The Numbers That Changed the Conversation
Engagement Rates Tell a Different Story
Multiple industry studies on influencer marketing performance over the past three years have consistently found the same pattern: engagement rates decline as follower counts increase. Micro influencers in the ten thousand to one hundred thousand range typically generate engagement rates between three and eight percent. Mega influencers with over a million followers frequently see engagement rates below one percent. This is not a marginal difference. It is the difference between a community that genuinely listens and an audience that passively follows.
Trust Is the Currency That Matters Most
Nielsen’s annual global trust report consistently shows that people trust recommendations from people they feel are like them far more than they trust celebrity endorsements or traditional advertising. A micro influencer who built their following by sharing honest reviews of restaurants in Bengaluru, or documenting their journey through fertility treatment, or teaching small business accounting in Tamil, has something a mega influencer almost never has: perceived peer status. Their followers feel like they know them. And people act on recommendations from people they feel like they know.
Cost Per Genuine Engagement Is Dramatically Lower
When you divide the cost of a mega influencer partnership by the number of people who actually engaged with the branded content rather than just scrolled past it, the math rarely looks good. Micro influencer partnerships, even when you run five or ten of them simultaneously to match the raw reach of a single macro deal, often deliver a significantly lower cost per genuine engagement and a meaningfully higher conversion rate. The economics of micro influencer marketing have become impossible to ignore.
The Real Challenges of Working With Micro Creators
It would be misleading to suggest that micro influencer marketing is without friction. It has specific challenges that brands need to plan for.

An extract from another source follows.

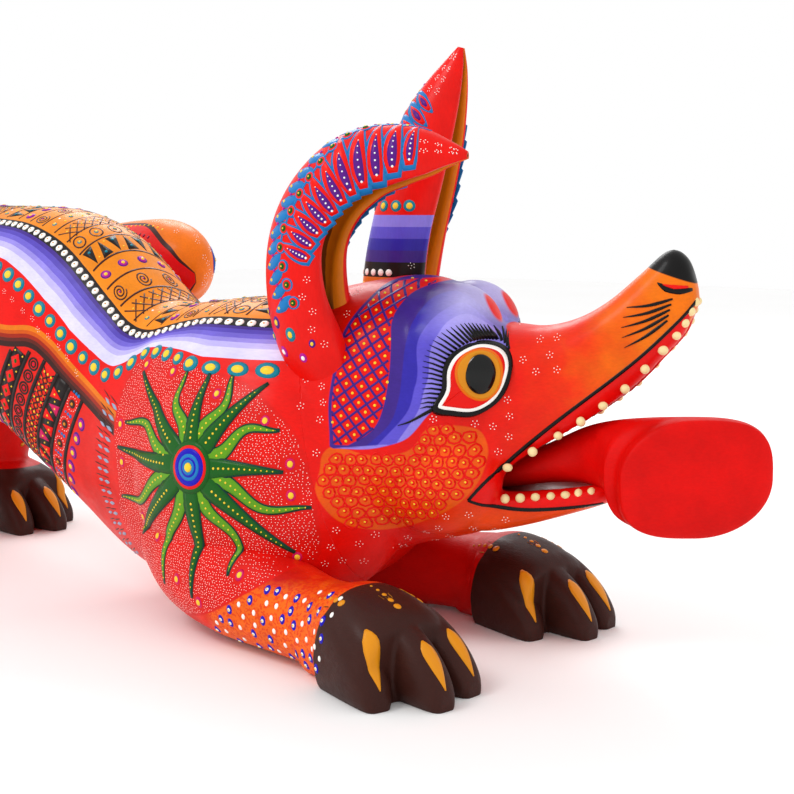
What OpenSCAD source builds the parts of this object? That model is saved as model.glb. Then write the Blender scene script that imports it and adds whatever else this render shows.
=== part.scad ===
// Carved wooden coyote in a play bow: a torso, a head, four legs, and ears, tongue and tail
// that plug in on round dowels. Units are millimetres. +X is forward, +Y is the animal's left.

/* [Figure] */
// Size of the whole carving against the drawn figure
figure_scale = 0.85; // [0.75:0.05:1]

/* [Pull-off parts] */
// Radius of the dowel in each ear
ear_peg_r = 4.5; // [3.5:0.5:5]
// Radius of the dowel in the tail
tail_peg_r = 6; // [4:0.5:7]
// Radius of the dowel in the tongue
tongue_peg_r = 5; // [4:0.5:6]
// Play between a dowel and its socket, on the radius
peg_play = 0.05; // [0.03:0.01:0.09]
// Gap between a plugged-in part and the wood it stands on
seat_gap = 0.4; // [0.3:0.05:0.6]
// Room for glue round a glued dowel, on the radius
glue_room = 0.03; // [0.02:0.01:0.08]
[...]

Scale Requires Volume and Volume Requires Systems
Running one mega influencer campaign requires one contract, one brief, one set of approvals, and one round of content review. Running fifteen micro influencer campaigns requires fifteen of everything. The operational overhead is real and without proper management systems, influencer marketing software, or a dedicated team, it can become chaotic quickly. Brands that try to scale micro influencer programmes without the right infrastructure often end up with inconsistent messaging and patchy execution.
Quality Control Across Multiple Creators
Every micro influencer has their own voice, their own aesthetic, and their own relationship with their audience. This is exactly what makes them effective, but it also means that maintaining brand consistency across multiple creator partnerships is genuinely difficult. Too strict a brief kills authenticity. Too loose a brief produces content that does not feel like your brand. Finding the right balance requires experience and often a lot of trial and error.
Vetting Is More Work but More Important
With mega influencers, vetting is relatively straightforward. The profile is public, the history is documented, and the audience demographics are usually available through media kits. With micro influencers, especially in emerging niches or regional markets, vetting requires more effort. Fake followers, artificially inflated engagement through pods, and audiences that do not match the claimed demographics are real problems in the micro influencer space.
How to Build a Micro Influencer Strategy That Actually Works
Start With Niche Alignment, Not Numbers
The most important criterion for choosing a micro influencer partner is not their follower count. It is the specificity of their niche and the depth of their authority within it. A nutritionist with eight thousand followers in your city who speaks directly to the demographic you are trying to reach will consistently outperform a lifestyle blogger with eighty thousand followers whose audience is scattered across multiple interests and geographies.
Build Relationships, Not Transactions
The micro influencer partnerships that produce the best long-term results are the ones that feel like genuine relationships rather than paid transactions. Engage with their content before you approach them. Offer product experiences rather than scripted endorsements. Give them creative latitude. Check in on campaign performance together and treat their feedback as valuable insight. Micro influencers who genuinely believe in what they are promoting produce content that their audiences can feel is authentic. And authenticity is the only thing that drives real purchasing decisions.
Measure the Right Things
Stop measuring micro influencer campaigns by impressions. Measure them by link clicks, promo code redemptions, direct messages mentioning the creator, and actual conversions. These are the numbers that tell you whether the partnership created genuine action. Impressions tell you how many times your content appeared on a screen. They say nothing about whether anyone cared.
Final Thoughts: Trust Has Always Been the Product
Influencer marketing, at its best, has always been a trust transfer. A person your potential customer already trusts tells them about your brand, and some of that trust flows in your direction. The mechanics have changed dramatically since the early days of Instagram sponsorships, but this core dynamic has not.
The question every brand should be asking is not “how many people will see this?” but “how many people who see this will actually trust the person showing it to them?” That question almost always points toward the micro creator with a deeply connected, highly engaged community of ten thousand people rather than the celebrity with a million passive followers.
In the trust economy, smaller and more specific has become more powerful than big and broad.